Kuschelig auf der Wiedner Hauptstraße. |

Protest erwandern

Dass Protest vielseitig ist, zeigt der vor einigen Jahren initiierte Wiener Protestwanderweg. Auch dank einem Crowdfunding-Projekt auf Respekt.net konnte der Weg mit Schautafeln und einer interaktiven Webseite umgesetzt werden. Der Erste Wiener Protestwanderweg ist ein Kooperationsprojekt von Zentrum polis – Politik Lernen und dem Schriftsteller Martin Auer. Der Weg führt zu Orten in Wien, die mit den Themen Protest, Widerstand, Solidarität und Zivilcourage in Verbindung gebracht werden, also zu Orten, die darauf hinweisen, dass viele unserer Rechte irgendwann einmal von jemandem erstritten worden sind. Beispielsweise zu Orten wie dem ersten Wiener Mädchengymnasium, der Rosa-Lila Villa oder auch dem WUK. Mit der Stopfenreuther Au befindet sich ein Ort außerhalb Wiens und behandelt die Au-Besetzung im Jahr 1984.
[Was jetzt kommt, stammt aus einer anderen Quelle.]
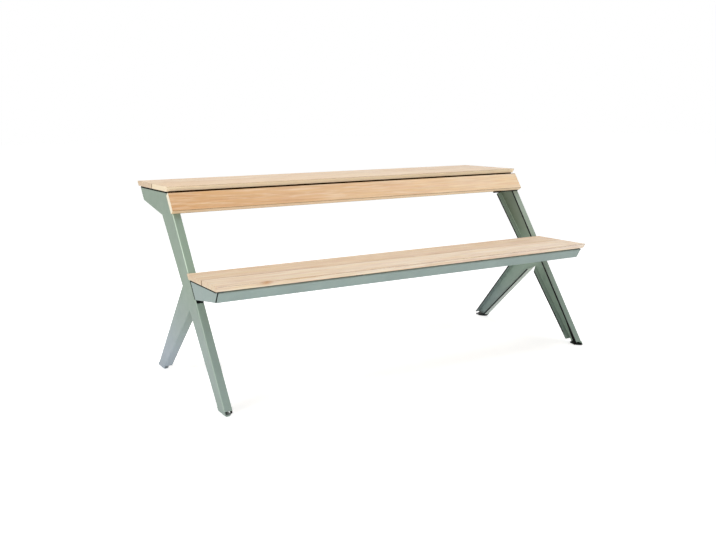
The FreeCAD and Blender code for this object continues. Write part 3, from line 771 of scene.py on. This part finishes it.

Fast alle Stationen des Protestwanderweges. |

Der Wiener Protestwanderweg kann alleine oder in der Gruppe erwandert werden und ist vor allem für die schulische wie außerschulische Bildungsarbeit geeignet. Das Projekt schafft eine Verbindung zwischen historischer und politischer Bildung. Ein Begleitheft ermöglicht passende Vor- und Nachbereitung im Unterricht, vorgeschlagene Übungen und weiterführende Informationen regen zu Überlegungen und Diskussionen an.

Protest bewegt

Menschen gehen für ihre Überzeugungen auf die Straße. Manche öfter, manche weniger. Der Protest in der Offline-Welt ist immer noch der, der echte Aufmerksamkeit erregt und etwas bewegen und verändern kann. Die Straße ist der Ort des Widerstands, des Protests, der Solidarität. So war es in der Vergangenheit, so wird es auch in Zukunft sein.